I have to say that I mentally wrote off n+1 when I read this article on dating. It could not have soured me more to the magazine; I don't know who these people were who were going out on $100 dinner dates, making $40 an hour copy editing, or having sex with 10 people in a "busy but not extravagant Spring Break," but it certainly wasn't me. Frankly, the article bespoke of a kind of over-the-top, trustafarian life-style, and I couldn't (and still can't) tell if it was intended to be ironic. At any rate, the article (and thereby the magazine) certainly wasn't aimed at me, and I wanted no truck with it.

Then comes this article on the state of literature and the short story by Elif Batuman.

Today’s short stories all seem to bear an invisible check mark, the ghastly imprimatur of the fiction factory.

Well, yes, exactly. And then the author proceeds to dissect the very publication that I have been wracking my head trying to dissect in an essay that may now never see the light of day: The Best American Short Stories.

In the name of science, I recently read from cover to cover the Best American Short Stories anthologies of 2004 and 2005. Many of these stories seemed to have been pared down to a nearly unreadable core of brisk verbs and vivid nouns. An indiscriminate premium has been placed on the particular, the tactile, the “crisp,” and the “tart”—as if literary worth should be calibrated by resemblance to an apple (or, in the lingo of hyper-specificity, a McIntosh). Writers appear to be trying to identify as many concrete entities as possible, in the fewest possible words. The result is celebrated as “lean,” “tight,” “well-honed” prose.

Batuman makes a compelling case for the American short story being a dead form, and then moves on to diagnose American novels ("American novelists are ashamed to find their own lives interesting").

This analysis raises some serious questions, not the least of which is why n+1 is publishing short stories and then turning around saying the American short story is dead?

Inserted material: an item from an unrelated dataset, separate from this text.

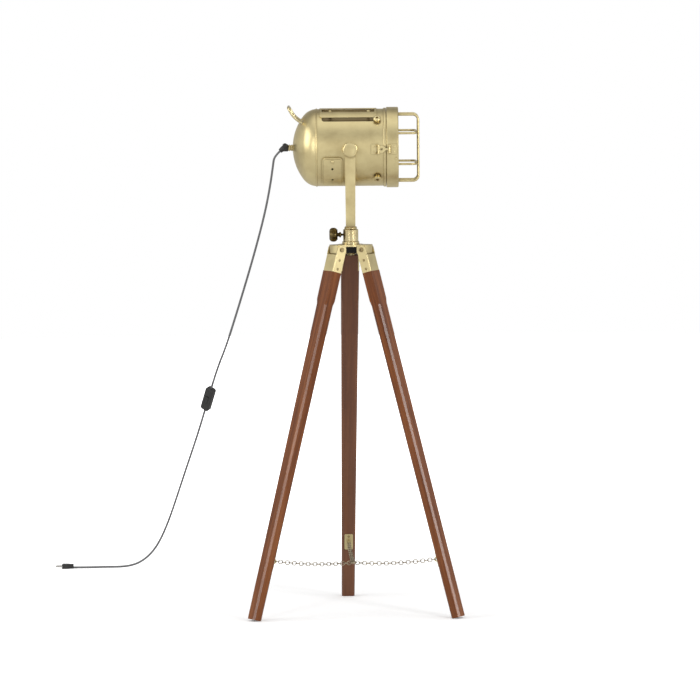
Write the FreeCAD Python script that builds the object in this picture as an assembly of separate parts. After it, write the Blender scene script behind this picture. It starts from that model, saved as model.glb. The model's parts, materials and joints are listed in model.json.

It is hardly lost on this reader that the article alludes to the irrelevance of literary magazines while itself being a literary magazine. But then, N+1 is a magazine that prides itself on talking about "The Intellectual Situation," which very expression strikes me as more than a little elitist and exclusive. Which reminds me again of the "Dating" article; n+1 perpetually presents itself in a manner that reads as entitled and snobbish. All of this points to the real problem with n+1: they have mistaken the effete snobbery of upper middle class privilege for the refined taste of intellectualism—the word for this is 'pseudo-intellectualism.' I mean, Issue 3 has sections titled with Greek and Latin: "Eros," "Thanatos," "Apologia Pro Vita Sua". Further, n+1 is a snob that vamps as an iconoclast, taking on targets like the Reading Crisis, The New Republic, Michael Chabon, and Dave Eggers, and it is in the aforementioned Eggers article that n+1 coined it's new favorite phrase—the "regressive avant garde". What is the regressive avant garde? Apparently it's both an appeal to childhood ("Eggersards [their term, our emphasis] returned to the claims of childhood. Transcendence would not figure in their thought. Intellect did not interest them, but kids did. Childhood is still their leitmotif.") and a return to experimental techniques of the past ("In typography and tone the Eggersards adopted old innovations, consciously obsolete maneuvers from earlier moments of creative ferment."). In other words the problem with Eggers is that he is backwards and unintellectual, exactly the kind of insult that the pretentious kid in high school would lob at the popular kid. (Which is in sharp contrast to the criticism I would aim at Eggers, which is that he's a puffed-up hack.)

In light of this, the new article on the short story and the novel comes into sharp focus: this is a magazine that criticises short stories for beginning with proper names, ("Nowhere is the Best American barrage of names so relentless as in the first sentences, which are specific to the point of arbitrariness") and then publishes stories that begin "During his first few weeks in the city Harold Fetch was generally turned around", "The ghost showed up the very first night. Levin had gotten a good deal on the house because of her, so he wasn’t surprised", and "“It is death for souls to become wet.” That’s Harry, skunk drunk, pontificating. It’s the middle of the century and we’re down on State Street, Dee, Anna, Harry, Empty and me. Xenophanes. Casino, for short". Because the snob is nothing if not blind to the ways in which he is looking down his nose at himself.

Which is all to say that I don't think things are quite so dire as this article would lead one to believe, and that his criticisms of American short fiction veer from the deadly accurate (that workshop fiction is over-produced and over represented) to the hypercritical (that proper names are emblematic of the problems with Workshop Fiction). The problem with workshop fiction isn't proper names. The problem is something completely missed by this article. It's that Workshop Fiction is goddamn boring.